Priceline.com (NASDAQ:PCLN) embodies the Godfather mantra, "it's nothing personal, just business." Priceline.com over the last few years has been a monster of a stock, buying competitors, taking market share, and handing investors gains of more than 900%. The company has grown revenues and earnings at a breakneck speed helped along by both the smartphone/tablet super-trend of online booking, and through big acquisitions in Europe and Asia.
Booking.com was acquired by Priceline.com in July of 2005. Booking.com is based in Amsterdam and is the world's leading online hotel reservations agency by room nights sold. Booking.com offers over 215,000 hotels, in 167 countries, and is available in 41 languages.
The second valuable add-on is Agoda.com, acquired by Priceline.com in November of 2007. Agoda.com went on to grow into one of the leading booking websites in the Asia-Pacific region, building a network of 27,000 hotels, and more than 168,000 worldwide. In May of this year the company won the "Favorite Online Travel Site" Award, a prestigious award in Asia, reaffirming Agoda's position as an industry leader in its market.

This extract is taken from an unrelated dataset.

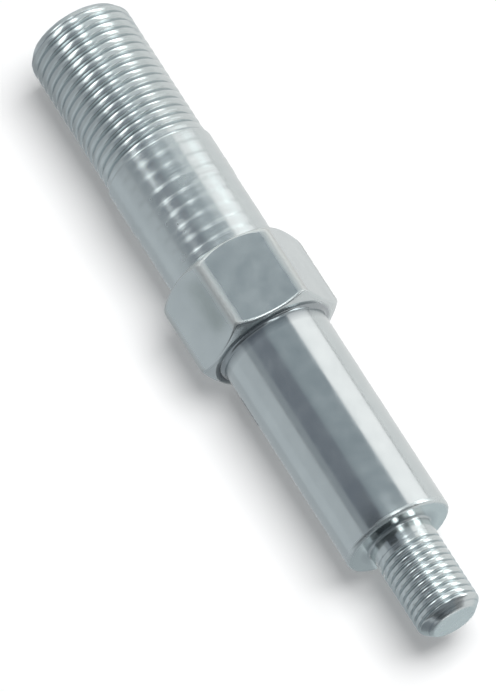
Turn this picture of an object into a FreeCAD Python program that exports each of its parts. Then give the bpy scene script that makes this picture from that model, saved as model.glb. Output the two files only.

Priceline.com is a fast growing franchise in the fast growing online travel booking industry. Priceline.com earnings growth has exploded from $5.10 per share in 2008, to an estimated $39.70 per share in 2013. Trading at $628.44, 28x earnings, Priceline.com shares are 17% off their 2012 peak; despite reporting a strong Q1, including revenues that rose 29%. The earnings multiple of 28x is a little rich for my liking, but long-term earnings growth looks to be +35% this year and next; leaving the shares trading at 16x 2013 earnings. Priceline.com is a great addition to any portfolio looking for growth, or technology exposure.
Priceline.com is very exposed to Europe via the Booking.com arm of the company, and a fiscal implosion in Spain or Greece would send Priceline.com shares to the low $500 range.
Long-term the global middle class will continue to emerge and travel/vacation spending will increase dramatically. Priceline.com is well positioned in the USA, Europe, and the behemoth that is the Asian market. Also the global smart phone revolution favors electronic bookings, and gives the company access to new markets/customers everyday. Priceline.com should be bought on dips, and held until global consumers no longer wish to go on vacation. If lucky the shares will fall to the $550 range; if not I will accumulate shares on the way up.